Measures of Location

NIST/SEMATECH Section 1.3.5.1 Measures of Location

What It Is

Measures of location summarize the central tendency of a dataset, indicating where the "center" of the data lies. The most common measures are the mean, median, and mode, each offering a different perspective on the typical value in a distribution.

When to Use It

Use measures of location to characterize the center of a dataset before conducting further analysis. They are foundational descriptive statistics that provide a single representative value for a distribution. The choice between mean, median, and mode depends on the data distribution: the mean is preferred for symmetric data, while the median is more robust to outliers and skewed distributions.

How to Interpret

When the mean and median are approximately equal, the data distribution is roughly symmetric. If the mean is substantially larger than the median, the distribution is right-skewed, indicating the presence of high outliers pulling the mean upward. Conversely, a mean smaller than the median suggests left skew. The trimmed mean provides a useful compromise: it retains the efficiency of the mean for symmetric distributions while offering some protection against outlier influence. Comparing all three measures gives a quick diagnostic of distributional shape.
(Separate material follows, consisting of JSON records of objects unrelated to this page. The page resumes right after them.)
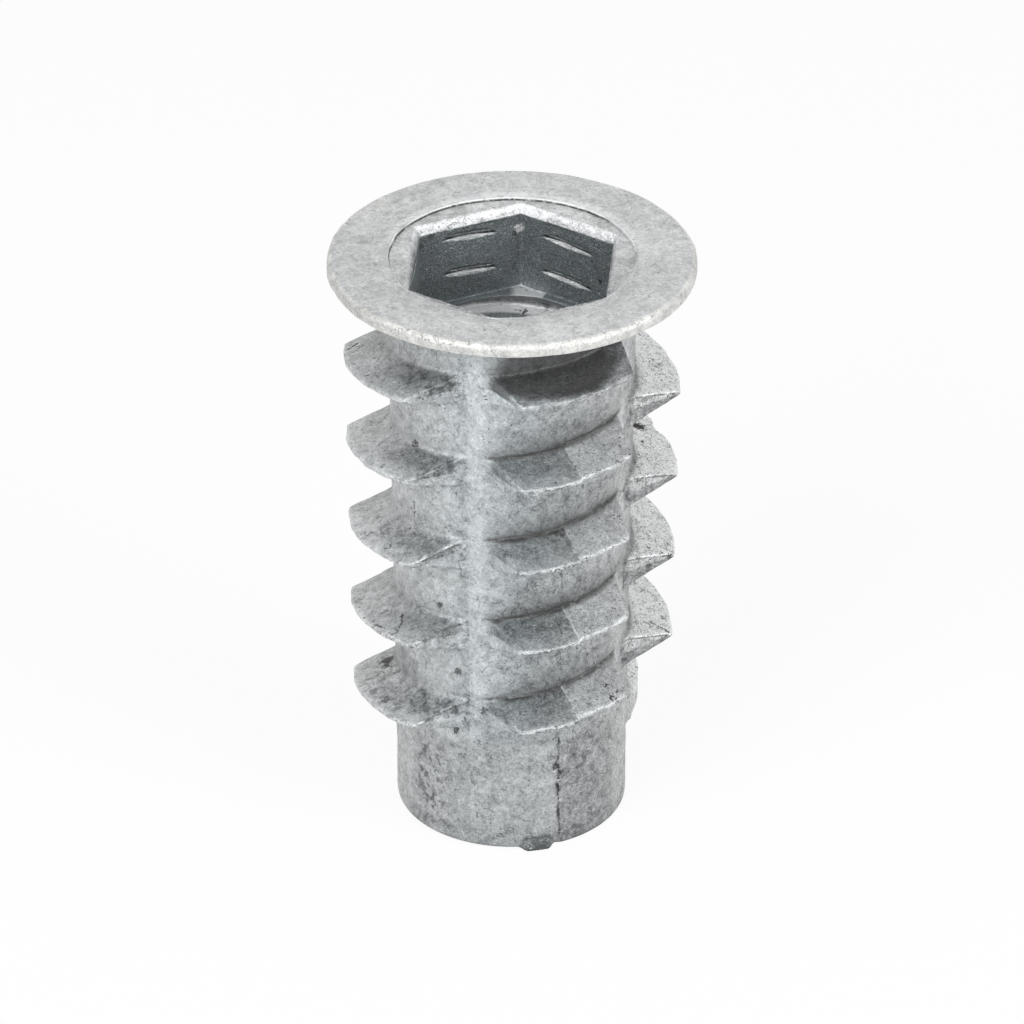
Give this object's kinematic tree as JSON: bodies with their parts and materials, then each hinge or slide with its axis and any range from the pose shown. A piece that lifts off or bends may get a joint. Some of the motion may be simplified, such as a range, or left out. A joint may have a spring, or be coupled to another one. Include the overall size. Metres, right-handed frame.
{
  "type": "threaded insert",
  "caption": "Flanged die-cast threaded insert for wood: hexagon drive socket, tapped through bore, interrupted coarse outer thread and plain pilot.",
  "frame": {"origin": "centre of the pilot's flat end face, on the bore's axis", "axes": "+Z along the bore from the pilot to the flange; the insert stands on its pilot end. +X and +Y have no meaning of their own: the picture is taken from about -Y"},
  "size_m": [0.0118, 0.0118, 0.02],
  "materials": {
    "cast_zinc": "raw as-cast zinc alloy, light grey, matte to satin, mottled"
  },
  "bodies": {
    "root": {"insert": "cast_zinc"}
  },
  "joints": []
}
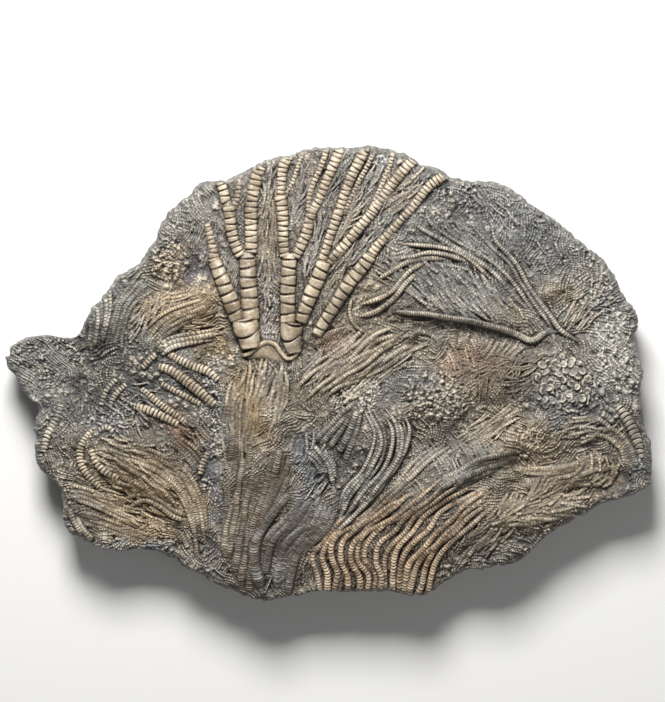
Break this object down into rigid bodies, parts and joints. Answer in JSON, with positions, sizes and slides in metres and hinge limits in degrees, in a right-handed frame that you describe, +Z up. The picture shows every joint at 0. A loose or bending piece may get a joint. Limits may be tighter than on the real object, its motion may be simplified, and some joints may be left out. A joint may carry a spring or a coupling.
{
  "type": "crinoid fossil",
  "caption": "Flat slab of rock with a sea lily fossil on its face: a cup with ribbed branching arms, sheaves of fine stem strands and loose ossicles, lying on its flat underside.",
  "frame": {"origin": "on the flat underside, under the middle of the slab's box", "axes": "+Z up out of the fossil face, +X along the slab's long side towards the rosette, +Y towards the free ends of the arms"},
  "size_m": [0.15, 0.1064, 0.0162],
  "materials": {
    "fossil_stone": "satin"
  },
  "bodies": {
    "root": {"fossil_slab": "fossil_stone"}
  },
  "joints": []
}
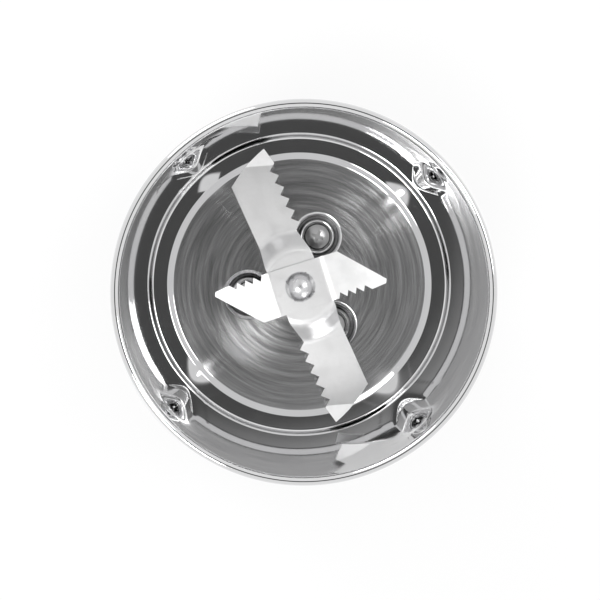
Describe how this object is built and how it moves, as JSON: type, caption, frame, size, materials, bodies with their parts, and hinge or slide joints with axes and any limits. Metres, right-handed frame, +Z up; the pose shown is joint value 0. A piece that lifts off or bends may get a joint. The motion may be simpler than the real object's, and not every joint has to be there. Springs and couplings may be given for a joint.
{
  "type": "mixer grinder chutney jar",
  "caption": "Small steel grinding jar with stepped floor, pressed wall ribs, crossed serrated blades on a turning shaft and a moulded base with drive coupler.",
  "frame": {"origin": "centre of the base's bottom edge, on the shaft's axis", "axes": "+Z up along the blade shaft, towards the open mouth; +X is the picture's right"},
  "size_m": [0.114, 0.114, 0.103],
  "materials": {
    "polished_steel": "mirror polished wall, finely turned floor",
    "blade_steel": "satin rolled sheet",
    "shaft_steel": "ground, hammered head",
    "screw_steel": "satin",
    "spring_steel": "dark oiled",
    "cast_aluminium": "cast, turned neck",
    "sintered_bronze": "sintered, oiled",
    "brass": "turned",
    "black_rubber": "matt",
    "felt": "oiled felt",
    "white_nylon": "smooth",
    "black_plastic": "moulded, half gloss",
    "coupler_plastic": "moulded, matt"
  },
  "bodies": {
    "jar": {"jar_shell": "polished_steel", "cushion_ring": "black_rubber", "floor_gasket": "black_rubber", "neck_gasket": "black_rubber", "bearing_housing": "cast_aluminium", "upper_bush": "sintered_bronze", "lower_bush": "sintered_bronze", "oil_felt": "felt", "shaft_seal": "black_rubber", "floor_screws": "screw_steel", "screw_seals": "black_rubber", "screw_inserts": "brass", "base_collar": "black_plastic"},
    "rotor": {"blade_shaft": "shaft_steel", "long_blade": "blade_steel", "short_blade": "blade_steel", "cup_washer": "screw_steel", "upper_thrust_washer": "white_nylon", "lower_thrust_washer": "white_nylon", "retaining_ring": "spring_steel", "coupler_core": "brass", "drive_coupler": "coupler_plastic"}
  },
  "joints": [
    {"name": "blade_spin", "type": "hinge", "parent": "jar", "child": "rotor", "pos_m": [0, 0, 0.04], "axis": [0, 0, 1], "continuous": true}
  ]
}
Assumptions and Limitations

The sample mean assumes the data come from a distribution with a finite first moment. It is sensitive to outliers, which can make it unrepresentative for heavily skewed or contaminated data. The median makes no distributional assumptions but is less statistically efficient than the mean for normally distributed data.
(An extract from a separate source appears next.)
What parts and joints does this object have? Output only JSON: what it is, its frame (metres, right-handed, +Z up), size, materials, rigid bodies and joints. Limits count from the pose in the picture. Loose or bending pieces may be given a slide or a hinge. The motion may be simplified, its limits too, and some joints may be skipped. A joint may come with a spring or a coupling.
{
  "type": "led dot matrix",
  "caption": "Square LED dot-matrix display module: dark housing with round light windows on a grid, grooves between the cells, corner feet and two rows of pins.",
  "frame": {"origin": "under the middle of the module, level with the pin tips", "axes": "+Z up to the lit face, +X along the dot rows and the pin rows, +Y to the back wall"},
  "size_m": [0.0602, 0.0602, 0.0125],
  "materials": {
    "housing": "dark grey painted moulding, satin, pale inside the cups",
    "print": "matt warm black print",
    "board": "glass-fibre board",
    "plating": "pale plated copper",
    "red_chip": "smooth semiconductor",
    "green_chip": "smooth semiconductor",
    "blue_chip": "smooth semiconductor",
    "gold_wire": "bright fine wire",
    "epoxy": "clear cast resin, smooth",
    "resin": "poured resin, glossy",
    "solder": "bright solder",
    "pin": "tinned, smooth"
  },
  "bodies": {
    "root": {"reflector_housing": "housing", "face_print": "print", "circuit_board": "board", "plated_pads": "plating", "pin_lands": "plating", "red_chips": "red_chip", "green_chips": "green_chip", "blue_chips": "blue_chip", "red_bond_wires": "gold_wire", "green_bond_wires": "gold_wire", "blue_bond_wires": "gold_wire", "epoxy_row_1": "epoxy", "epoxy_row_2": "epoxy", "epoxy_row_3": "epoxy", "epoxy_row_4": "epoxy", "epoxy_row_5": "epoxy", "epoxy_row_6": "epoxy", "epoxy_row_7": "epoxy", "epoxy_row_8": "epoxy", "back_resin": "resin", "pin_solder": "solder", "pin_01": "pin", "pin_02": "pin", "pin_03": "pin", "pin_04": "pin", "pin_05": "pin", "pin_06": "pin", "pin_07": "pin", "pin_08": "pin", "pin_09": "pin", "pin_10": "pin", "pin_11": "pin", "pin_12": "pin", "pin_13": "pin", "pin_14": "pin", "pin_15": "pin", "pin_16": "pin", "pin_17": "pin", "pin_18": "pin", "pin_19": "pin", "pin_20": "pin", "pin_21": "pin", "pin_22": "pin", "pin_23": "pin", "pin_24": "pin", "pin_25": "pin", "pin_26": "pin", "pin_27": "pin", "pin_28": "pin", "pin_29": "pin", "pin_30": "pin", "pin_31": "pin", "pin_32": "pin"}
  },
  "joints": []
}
Reference: NIST/SEMATECH e-Handbook, Section 1.3.5.1

Formulas

Sample Mean

\bar{x} = \frac{1}{n}\sum_{i=1}^{n} x_i

The arithmetic average of all n observations. It uses every data point and is the most commonly used measure of location.

Sample Median

\tilde{x} = \begin{cases} x_{(k+1)} & \text{if } n = 2k+1 \\ \frac{x_{(k)} + x_{(k+1)}}{2} & \text{if } n = 2k \end{cases}

The middle value of the ordered dataset. It divides the data into two equal halves and is resistant to extreme values.

Trimmed Mean

\bar{x}_t = \frac{1}{n - 2g}\sum_{i=g+1}^{n-g} x_{(i)}

A compromise between the mean and median, computed by averaging after removing the g smallest and g largest values.